This Cuban-American artist is going against the current.
With a career spanning over 40 years and a range of media, Cuban-American artist Luis Cruz Azaceta has established himself as a singular voice of his generation. Representing not just special insight into the shifting global narratives of his home country, Azaceta has boldly employed abstraction, figuration, and conceptual practices to explore universal truths about the modern human condition.
His current show is on view at Lyle O. Reitzel Gallery through January 30, 2017 and should not be missed.
Tell us about your current solo show, “Swimming to Havana” at Lyle O. Reitzel Gallery.
Since the Mariel boat lift of 1980, an ongoing subject in my work has been the experience of the balseros, Cubans in make-shift boats and inner tubes to escape their social-political conditions and risking their lives in the crossing.
In 2009, I had the idea to reverse the flow, to do a series entitled Swimming to Havana. Cubans in exile for so many years wanted to go back but could not, and lived the journey through a mental trip. The composition of these paintings and drawings becomes an existential idea. The swimmer continues in an absurd journey enclosed in a labyrinth with no exit. Swimming to nowhere.
Now with the new relationship between Cuba and the United States, the doors are slowly opening as we wait.
You left Cuba for New York City in 1960. What was the greatest challenge for you as an immigrant? What was the most surprising thing about the city?
The greatest challenge for me as an immigrant was seeing the possibilities for a future. The most surprising thing about the city was the subterranean culture of the subway. I found it to be fascinating and intriguing and drew constantly as I rode the trains. The subway was a social laboratory—the huge diversity of people was very exciting and provocative for me as an artist.
The idea of being in a subterranean state, an underground life of the city with endless stops, tunnels, bridges, and speed was very engaging. Coming from the island of Cuba, I had never experienced anything like it and somehow I think it paralleled this feeling of exile that I carried with me… it was an endless path of limbo.
Can you tell us more about your Subway Series from the 1970s depicting the crowded and shallow spaces of the New York City underground?
In 1974, I began a series of works dealing with the subway—which was the work that opened the door for me with the Allan Frumkin Gallery on 57th Street. At that time I was one of the very few Latins showing in a 57th Street gallery. The subway series were large, unstretched canvases with cut-out attachments depicting the Kafkaesque experiences of riding the trains.
After moving to New Orleans you started working with new materials and in larger scale. What is your favorite medium to work in?
Moving to New Orleans also presented another challenge for me as it was again a new environment. In 1993, I was able to acquire a 10,000-square-foot warehouse affectionately known as “the Bunker.” I was able to do large-scale works and have the space to view them.

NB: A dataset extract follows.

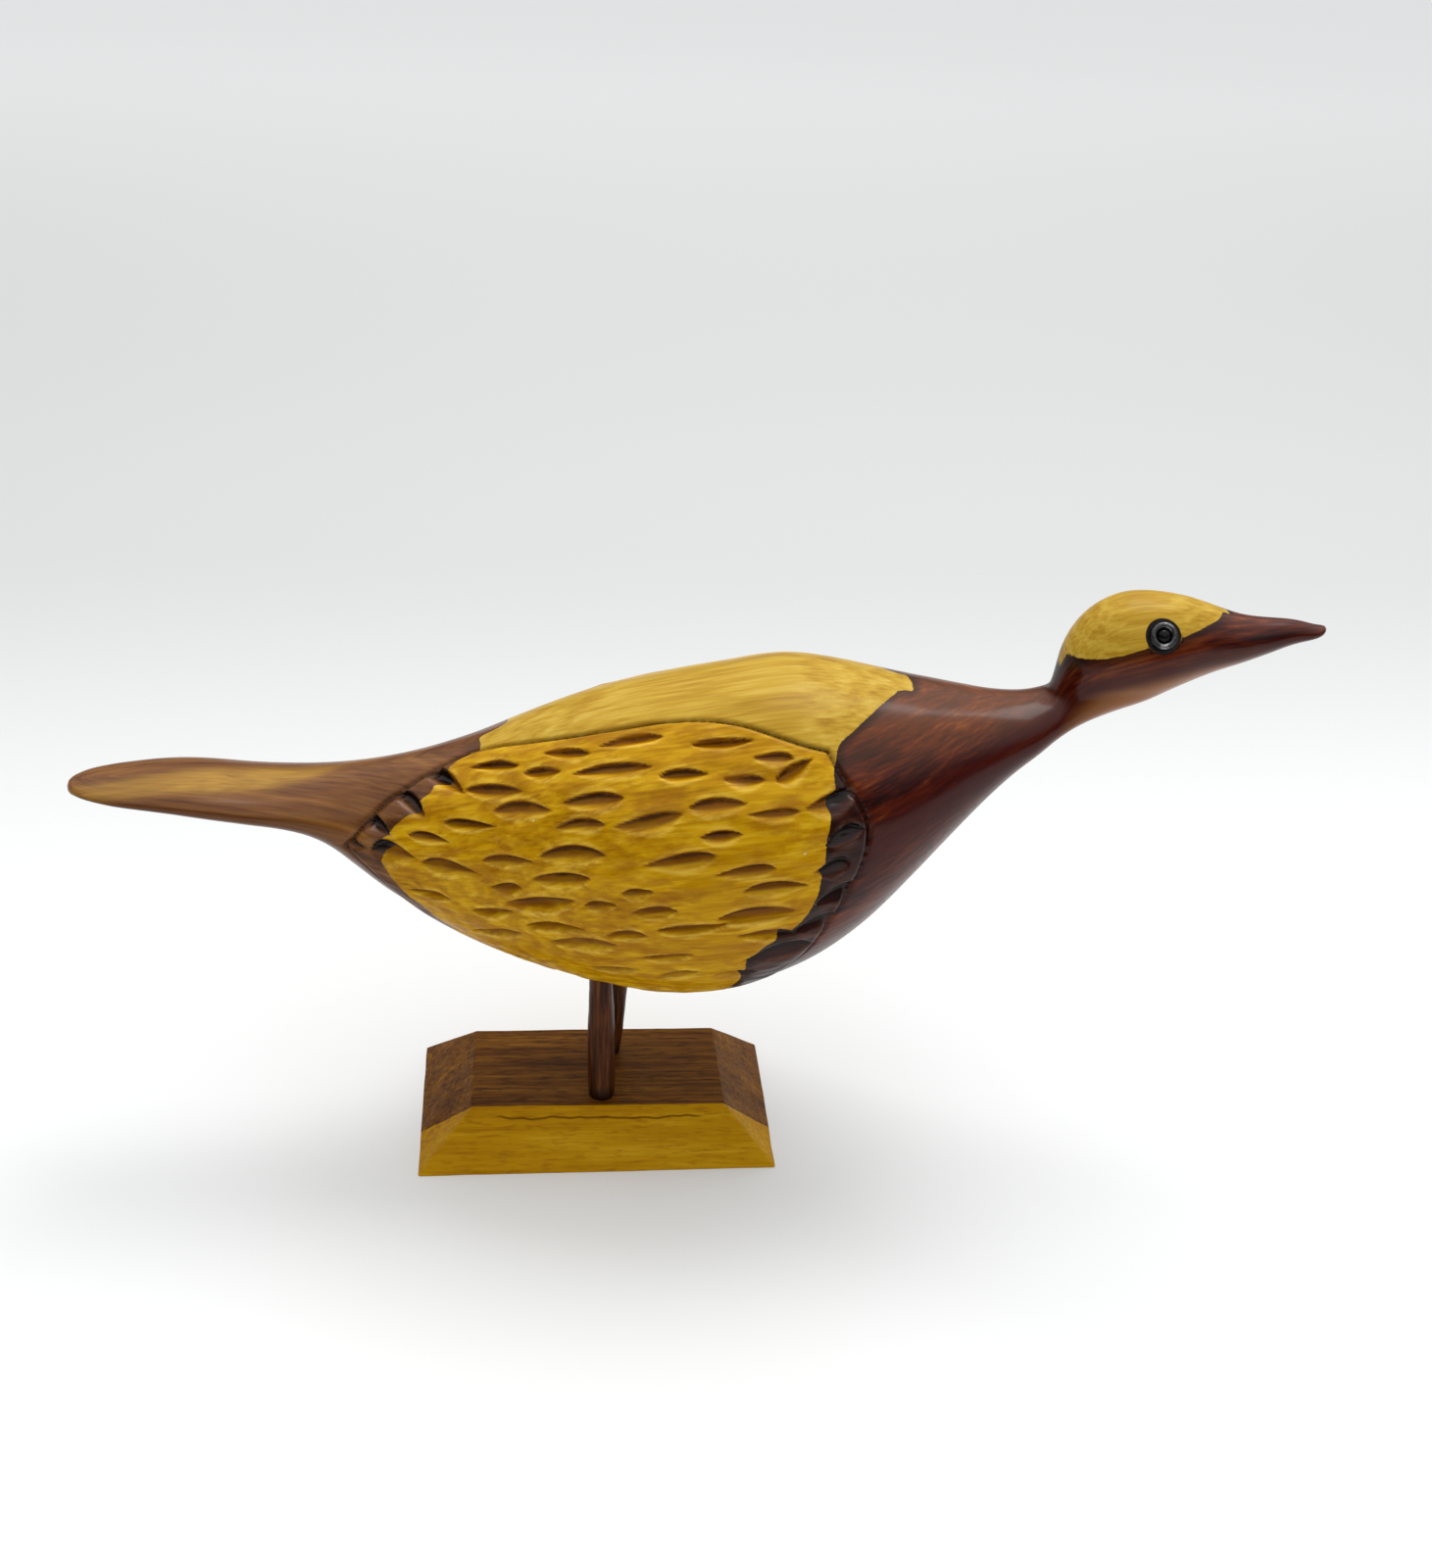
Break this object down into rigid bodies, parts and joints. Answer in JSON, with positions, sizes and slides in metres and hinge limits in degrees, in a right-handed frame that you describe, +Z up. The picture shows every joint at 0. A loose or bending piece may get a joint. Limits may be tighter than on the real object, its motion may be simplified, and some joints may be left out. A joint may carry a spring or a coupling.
{
  "type": "carved wooden bird figurine",
  "caption": "Carved two-tone wooden bird with gouged wings, on two dowel legs glued into a bevelled wooden base.",
  "frame": {"origin": "on the underside of the base, straight below the middle of the two legs", "axes": "+Z up; +X the way the bill points; +Y towards the bird's left side"},
  "size_m": [0.2935, 0.077, 0.1437],
  "materials": {
    "carved_wood": "semi-gloss lacquer over two-tone heartwood and sapwood",
    "base_wood": "satin lacquer, dark top and pale front",
    "leg_wood": "semi-gloss, dark brown heartwood",
    "seat_filler": "dark hardened filler",
    "eye_metal": "polished",
    "eye_bead": "glossy black glass",
    "pin_steel": "plain wire"
  },
  "bodies": {
    "root": {"body": "carved_wood", "base_block": "base_wood", "leg_right": "leg_wood", "leg_left": "leg_wood", "eye_seat_right": "seat_filler", "eye_ring_right": "eye_metal", "eye_bead_right": "eye_bead", "eye_pin_right": "pin_steel", "eye_seat_left": "seat_filler", "eye_ring_left": "eye_metal", "eye_bead_left": "eye_bead", "eye_pin_left": "pin_steel"}
  },
  "joints": []
}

Like in New York, where the subway was the vehicle for me to understand the city, in New Orleans my camera provided me with familiarity of the environment. I began shooting all the surroundings of the city. What caught my eye was the distressed neighborhoods, where I found poetry within the incongruities of the environment. I loved the range of brilliant color combinations of the small shotgun homes. The materiality of the place called out to me—I began making photo constructions with attachments of broken bricks, metal studs, wires, and other found objects which I found true to the sensibility and environment of the city. It is worn, weathered, and shimmied.
New Orleans allowed me to explore a multitude of materials—everything from crutches, wheelchairs left in the street after Katrina, stuffed animals, metal studs, chicken wire, weathered house boards, cotton, photos, mementos, a number of other objects that magically appeared at my studio door on Tchoupitoulas Street.
What has been the highlight of your career or personal life so far?
This moment came when in 1984 when The Metropolitan Museum of Art acquired my painting The Dance of Latin America for their new contemporary art wing and was part of the exhibition “The Age of Anxiety.” Currently my work can be seen in over 80 major museum collections in the United States and abroad. I’ve also been fortunate to receive some major grants along the way, like the Guggenheim Foundation, National Endowment for the Arts Joan Mitchell Grant, and others that were supportive for artists to continue their careers.
A personal highlight in my life was to meet and marry Sharon Jacques, also an artist. Within two weeks of meeting her, I proposed—I actually wanted to propose the first week but figured she might think I was crazy, so I waited another week. We immediately sensed a deep, heart-felt connection when we met back in 1982 which has grown even richer as the years have passed. We have two sons, Emile, from my first marriage, who we raised in NY, and Dylan, who was born in NY and raised in New Orleans and is now a new media artist.
Where were you when you first heard the news of Fidel Castro’s death? What was your initial reaction and how do you feel about it now?
I was asleep and Sharon woke me up to tell me the news. I came down and watched the reports till 3 am. I’m hoping that in time there will be positive changes in Cuba which will open a new chapter in our history.
Do you see yourself ever returning to Cuba now? Would you want to?
Definitely I would like to return to Cuba.